Study on the nonreciprocal absorption properties of cylindrical photonic crystals embedded in graphene cascaded by periodic and Rudin–Shapiro sequences at large incident angles

Using the transfer matrix method, the absorption, reflection, and nonreciprocity of the cylindrical photonic crystals (CPCs) consisting of graphene and two layers of ordinary medium cascaded by a periodic sequence and a Rudin–Shapiro quasiperiodic sequence are investigated under a large incidence angle of electromagnetic wave. By comparing the cascade of two periodic structures and the case of a single periodic structure, it is concluded that the structure proposed in this paper has better nonreciprocal phenomena and wider relative absorption bandwidth at a large incidence angle, reaching 162.2%, which is also much higher than the general planar photonic crystals.

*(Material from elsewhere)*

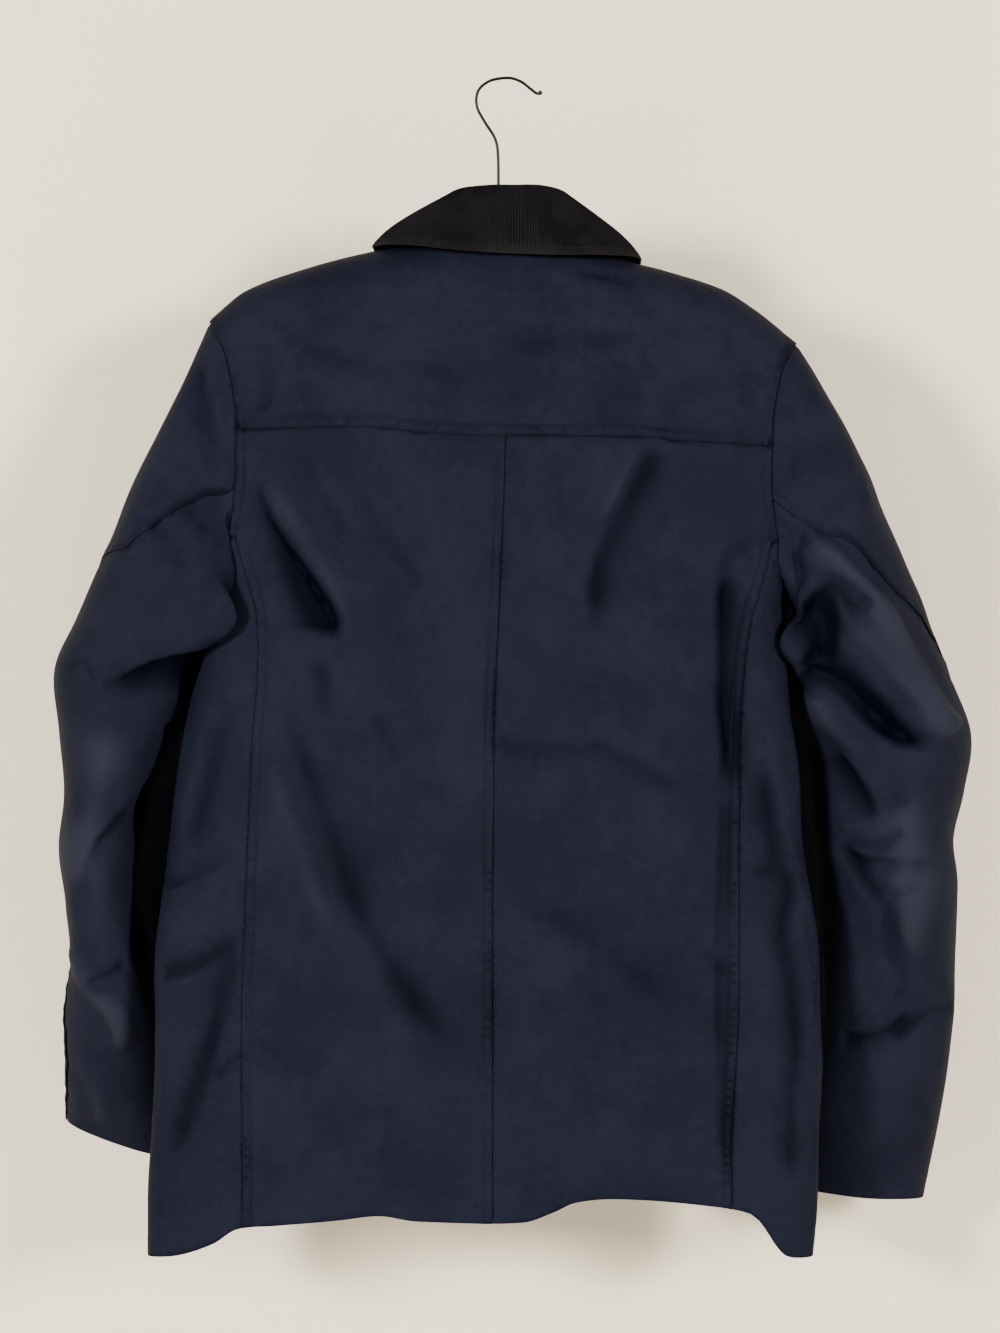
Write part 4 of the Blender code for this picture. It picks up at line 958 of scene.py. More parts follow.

The absorption performance of this structure in TE and TM modes is compared at different angles and it is found that TM mode has a wider absorption bandwidth and has an ideal bandwidth in a large range of incident angle from 20° to 80°. Meanwhile, the optimum parameters of chemical potential and medium thickness are discussed, which can meet the requirements of large absorption bandwidth and significant nonreciprocity at a large incident angle. The CPCs embedded in graphene adopted in this paper are structures that have never been studied before. The electrical conductivity of graphene can be adjusted by the chemical potential, which can more conveniently realize many optical phenomena and provide reference and application values for optical sensing, optical filtering, and optical detection.